Wednesday, November 28, 2012

Review: The Age of Miracles by Karen Thompson Walker


Reviewed by Christine-Chioma

Published: 2012

It's about: The rotation of the earth suddenly begins to slow making daylight last longer and longer. The effects impact gravity, the environment, people's health--all aspects of life. Julia, a tween living in California, narrates the novel and focuses on the effects of the slowing on her family, life and world.

I thought: I really liked this book; although, at first, I thought that the narrator did not sound like a middle-school girl but then I realized the book was reflections she was having several years after the events. Nonetheless, due to the plot and a teenage girl protagonist, it reminded me a lot of the young adult novel, Life As We Knew It, which I also really enjoyed.

I am not ordinarily interested in science fiction, but the science fiction elements weren't the focus of the book. It was mainly about how humanity reacts to change, the expectations we have of others, what motivates people to behave the way they do, loss, growing up, realizing your parents are not perfect and generally the purpose of life. I like that the exploration of these issues wasn't heavy handed. The author allows readers to make their own conclusions. The writing is really crisp--it's a quick read and no words are wasted.

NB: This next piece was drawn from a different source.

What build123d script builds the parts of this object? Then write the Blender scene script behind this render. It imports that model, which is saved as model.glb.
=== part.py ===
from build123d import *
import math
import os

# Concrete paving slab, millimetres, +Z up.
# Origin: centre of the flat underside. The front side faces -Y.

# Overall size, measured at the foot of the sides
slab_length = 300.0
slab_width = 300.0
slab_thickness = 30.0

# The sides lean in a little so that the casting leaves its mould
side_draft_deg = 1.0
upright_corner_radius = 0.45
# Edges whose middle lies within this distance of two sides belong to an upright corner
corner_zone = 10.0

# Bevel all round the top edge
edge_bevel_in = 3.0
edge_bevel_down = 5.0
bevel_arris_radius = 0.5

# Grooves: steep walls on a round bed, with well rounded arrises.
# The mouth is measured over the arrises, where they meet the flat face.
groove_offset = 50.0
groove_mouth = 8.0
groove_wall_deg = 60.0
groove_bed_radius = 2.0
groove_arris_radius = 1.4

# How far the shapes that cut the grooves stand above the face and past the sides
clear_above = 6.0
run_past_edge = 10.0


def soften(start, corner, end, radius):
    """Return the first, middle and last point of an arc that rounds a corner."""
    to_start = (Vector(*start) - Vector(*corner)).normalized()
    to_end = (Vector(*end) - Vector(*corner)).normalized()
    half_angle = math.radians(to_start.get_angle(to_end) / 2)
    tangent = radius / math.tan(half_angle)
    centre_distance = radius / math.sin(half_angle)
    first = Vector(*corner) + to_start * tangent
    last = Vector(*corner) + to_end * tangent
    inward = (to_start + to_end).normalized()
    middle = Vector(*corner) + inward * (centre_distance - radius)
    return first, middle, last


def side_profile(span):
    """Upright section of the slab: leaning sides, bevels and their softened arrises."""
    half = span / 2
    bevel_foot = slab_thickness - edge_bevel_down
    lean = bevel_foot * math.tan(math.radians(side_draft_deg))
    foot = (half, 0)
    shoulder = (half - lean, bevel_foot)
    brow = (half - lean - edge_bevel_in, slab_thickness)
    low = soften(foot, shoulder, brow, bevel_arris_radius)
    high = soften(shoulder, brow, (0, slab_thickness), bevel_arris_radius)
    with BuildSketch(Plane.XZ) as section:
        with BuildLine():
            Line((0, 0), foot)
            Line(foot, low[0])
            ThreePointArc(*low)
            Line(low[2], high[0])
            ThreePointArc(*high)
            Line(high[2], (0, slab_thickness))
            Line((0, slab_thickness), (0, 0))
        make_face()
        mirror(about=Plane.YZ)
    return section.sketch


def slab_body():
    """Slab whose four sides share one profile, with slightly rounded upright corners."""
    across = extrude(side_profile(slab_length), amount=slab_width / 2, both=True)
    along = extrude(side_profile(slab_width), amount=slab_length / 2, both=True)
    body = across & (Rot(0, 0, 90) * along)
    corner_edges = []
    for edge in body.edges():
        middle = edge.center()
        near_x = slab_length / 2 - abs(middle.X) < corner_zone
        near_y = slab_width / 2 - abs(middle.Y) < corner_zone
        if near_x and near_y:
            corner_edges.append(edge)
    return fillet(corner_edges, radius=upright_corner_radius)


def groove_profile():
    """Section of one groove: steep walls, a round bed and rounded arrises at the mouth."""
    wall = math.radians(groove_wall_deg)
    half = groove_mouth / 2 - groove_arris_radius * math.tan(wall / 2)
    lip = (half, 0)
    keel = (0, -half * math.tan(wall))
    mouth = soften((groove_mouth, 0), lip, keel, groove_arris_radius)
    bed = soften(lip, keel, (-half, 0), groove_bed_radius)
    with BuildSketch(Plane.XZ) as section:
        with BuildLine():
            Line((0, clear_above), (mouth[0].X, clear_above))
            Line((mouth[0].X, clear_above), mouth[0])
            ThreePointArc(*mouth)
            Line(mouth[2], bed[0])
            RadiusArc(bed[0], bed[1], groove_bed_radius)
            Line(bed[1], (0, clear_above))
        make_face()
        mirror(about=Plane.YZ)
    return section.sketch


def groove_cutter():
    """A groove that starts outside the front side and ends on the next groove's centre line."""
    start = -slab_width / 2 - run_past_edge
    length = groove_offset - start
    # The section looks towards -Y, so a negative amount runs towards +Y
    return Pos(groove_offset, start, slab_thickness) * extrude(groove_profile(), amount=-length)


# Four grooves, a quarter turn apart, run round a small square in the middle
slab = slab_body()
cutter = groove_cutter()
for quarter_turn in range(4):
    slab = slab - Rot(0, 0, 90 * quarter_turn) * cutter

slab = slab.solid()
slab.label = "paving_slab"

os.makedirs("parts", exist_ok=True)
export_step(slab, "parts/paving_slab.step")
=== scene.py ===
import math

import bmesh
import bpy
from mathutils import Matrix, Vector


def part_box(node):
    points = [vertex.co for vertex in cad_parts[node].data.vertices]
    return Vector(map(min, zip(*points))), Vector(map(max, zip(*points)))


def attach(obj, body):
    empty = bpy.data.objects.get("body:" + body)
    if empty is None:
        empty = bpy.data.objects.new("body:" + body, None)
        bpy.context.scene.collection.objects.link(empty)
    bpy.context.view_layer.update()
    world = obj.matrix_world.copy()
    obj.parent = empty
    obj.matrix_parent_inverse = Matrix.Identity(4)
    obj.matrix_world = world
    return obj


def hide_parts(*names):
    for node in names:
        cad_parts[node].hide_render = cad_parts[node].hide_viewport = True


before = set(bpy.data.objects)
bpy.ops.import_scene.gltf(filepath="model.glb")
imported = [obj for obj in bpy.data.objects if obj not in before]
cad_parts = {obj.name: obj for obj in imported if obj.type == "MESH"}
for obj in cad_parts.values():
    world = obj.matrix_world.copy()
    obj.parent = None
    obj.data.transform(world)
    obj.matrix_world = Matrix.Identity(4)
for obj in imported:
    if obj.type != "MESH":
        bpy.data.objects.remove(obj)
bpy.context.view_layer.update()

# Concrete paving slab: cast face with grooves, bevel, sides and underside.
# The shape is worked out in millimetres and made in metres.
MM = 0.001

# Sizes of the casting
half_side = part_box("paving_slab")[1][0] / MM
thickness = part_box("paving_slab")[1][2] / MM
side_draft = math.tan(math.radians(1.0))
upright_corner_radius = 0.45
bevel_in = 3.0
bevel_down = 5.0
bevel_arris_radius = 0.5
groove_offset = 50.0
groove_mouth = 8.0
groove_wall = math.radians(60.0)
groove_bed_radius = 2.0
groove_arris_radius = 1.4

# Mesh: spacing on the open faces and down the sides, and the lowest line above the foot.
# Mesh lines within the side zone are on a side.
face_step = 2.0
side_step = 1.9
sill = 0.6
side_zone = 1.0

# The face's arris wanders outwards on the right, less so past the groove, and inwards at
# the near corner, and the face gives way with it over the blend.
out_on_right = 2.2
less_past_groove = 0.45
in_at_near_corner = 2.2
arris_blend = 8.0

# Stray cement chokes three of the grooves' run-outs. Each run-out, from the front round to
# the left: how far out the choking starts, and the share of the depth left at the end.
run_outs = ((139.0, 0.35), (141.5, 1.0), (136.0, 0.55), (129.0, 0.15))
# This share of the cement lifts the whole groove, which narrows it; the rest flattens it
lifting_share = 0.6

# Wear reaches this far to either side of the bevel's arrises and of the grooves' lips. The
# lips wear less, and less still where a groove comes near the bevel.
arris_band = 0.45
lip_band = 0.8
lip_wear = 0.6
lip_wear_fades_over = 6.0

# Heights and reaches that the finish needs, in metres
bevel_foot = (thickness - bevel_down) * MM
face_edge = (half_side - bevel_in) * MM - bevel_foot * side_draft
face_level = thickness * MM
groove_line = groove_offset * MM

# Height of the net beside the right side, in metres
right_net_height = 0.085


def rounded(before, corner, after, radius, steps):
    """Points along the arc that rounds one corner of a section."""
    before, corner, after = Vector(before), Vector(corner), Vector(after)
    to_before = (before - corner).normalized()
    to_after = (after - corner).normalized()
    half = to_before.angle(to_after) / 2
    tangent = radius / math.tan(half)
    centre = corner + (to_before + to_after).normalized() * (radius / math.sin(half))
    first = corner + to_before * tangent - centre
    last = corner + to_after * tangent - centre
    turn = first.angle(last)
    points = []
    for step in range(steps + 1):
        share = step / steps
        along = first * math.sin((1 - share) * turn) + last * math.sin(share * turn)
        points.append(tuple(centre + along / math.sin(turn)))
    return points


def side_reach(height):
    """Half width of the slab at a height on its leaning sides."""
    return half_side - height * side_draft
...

Verdict: Stick it on the shelf or Rubbish Bin? Stick it on the Shelf!

Reading Recommendations: I am sad I missed going to my book club when they discussed this book because it would be a fun one to talk about. I guess all good books are! Carry on.

Warnings: A few swears.

Favorite excerpts:

"I had grown into a worrier, a girl on constant guard for catastrophes large and small, for the disappointments I now sensed were hidden all around us right in plain sight."

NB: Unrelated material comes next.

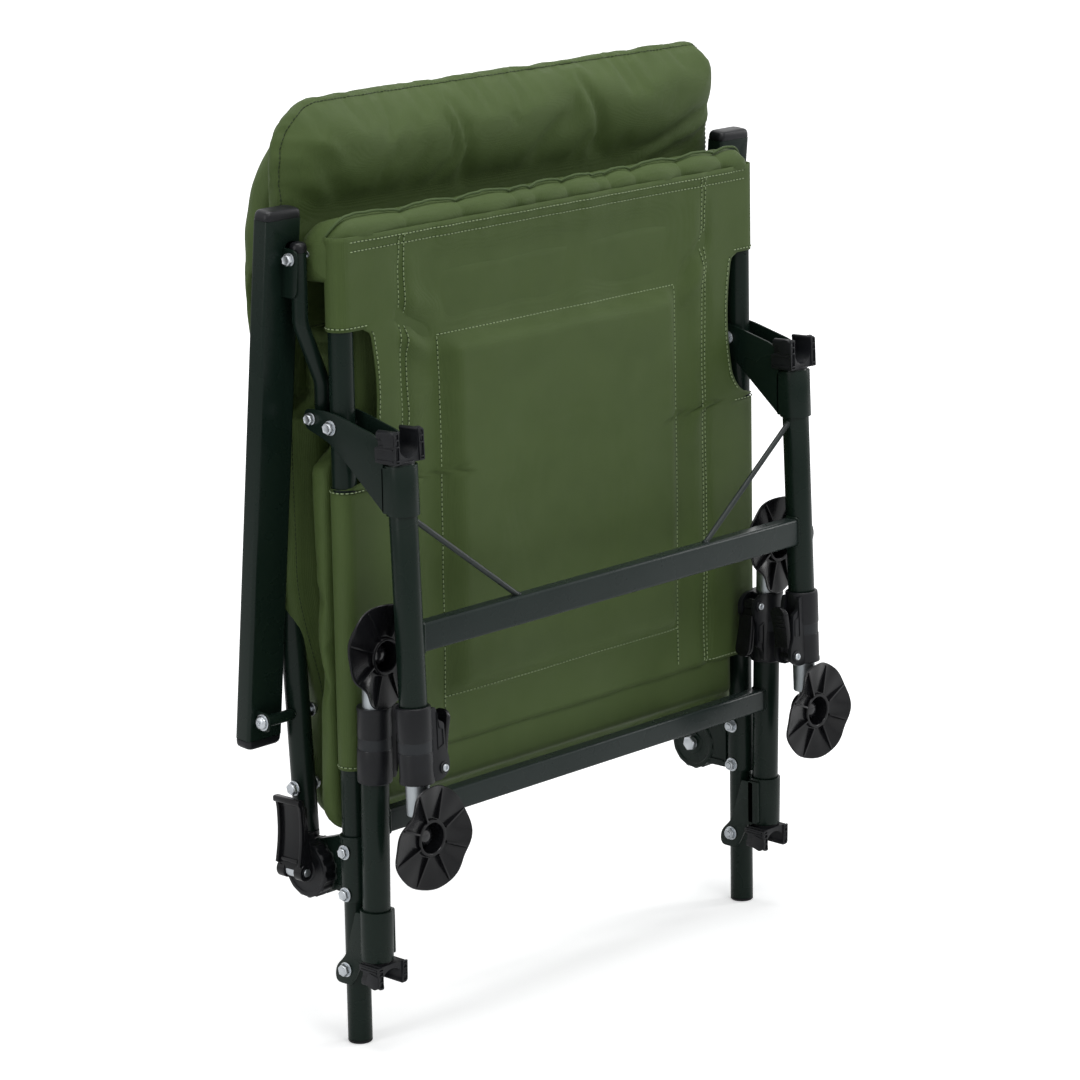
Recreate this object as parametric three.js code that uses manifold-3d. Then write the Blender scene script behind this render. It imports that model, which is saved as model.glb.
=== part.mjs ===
// Folding fishing chair with a reclining back, drawn folded flat and standing on the ends of its seat tubes.
// Millimetres. +Z runs from the stub ends up to the front edge of the seat, +Y from the seat to the back,
// and X across the chair. The seat tubes lie in the plane y = 0 and the chair is a mirror pair about x = 0.
import * as THREE from 'three';
import { mergeVertices } from 'three/addons/utils/BufferGeometryUtils.js';
import Module from 'manifold-3d';

const wasm = await Module();
wasm.setup();

// Clearances and facets
const GAP = 0.3;
const RUNNING = 0.4;
const OVERRUN = 1;
const SOFT_GAP = 1.4;
const COVER = 5;
const SLIT = 1.5;
const SLIT_WIDTH = 40;
const SIDES = 12;
const SMALL_SIDES = 8;
const BEND_STEPS = 4;
const CORNER_STEPS = 2;
const EDGE_SHARE = 0.48;

// Seat frame: one bent tube, open at its lower ends
const SEAT_TUBE_R = 11;
const SEAT_WALL = 1.4;
const HALF_WIDTH = 264;
const SEAT_TOP = 715;
const SEAT_BEND_R = 45;
const STUB_FLANGE = 3;
const STUB_CHAMFER = 1;
const STUB_PLUG = 12;

// Leg tubes, shared by the front and the rear pair
const LEG_R = 12.5;
const LEG_WALL = 1.6;
const INNER_LEG_R = LEG_R - LEG_WALL - GAP;
const INNER_WALL = 2.4;
const INNER_START = 30;
const PLATE = 2;
const PLATE_INSET = LEG_R + GAP;
const COLLAR_R = PLATE_INSET + PLATE;
const PIVOT_LOBE = 14;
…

"After the slowing, every action required a little more force than it used to. The physics had changed. Take, for example, the slightly increased drag of a hand on a knife or a finger on a trigger. From then on, we all had a little more time to decide what not to do. And who knows how fast a second-guess can travel? Who has ever measured the exact speed of regret? But the new gravity was not enough to overcome the pull of certain other forces, more powerful, less known--no law of physics can can account for desire".

"How much sweeter life would be if it all happened in reverse, if, after decades of disappointments, you finally arrived at an age when you had conceded nothing, when everything was possible. I like to think about how my parents' lives once shimmered in fron tof them, half-hidden, like buried gold. Back then the future was whatever they imagined--and they never imagined this. "

"I've become a collector of stories about unlikely returns: the sudden reappearance of the long-lost son, the father found, the lovers reunited after forty years. Once in a while, a letter does fall behind a post office desk and lie there for years before it's finally discovered and delivered to the rightful address. The seemingly brain-dead sometimes wake up and start talking. I'm always on the lookout for proof that what is done can sometimes be undone."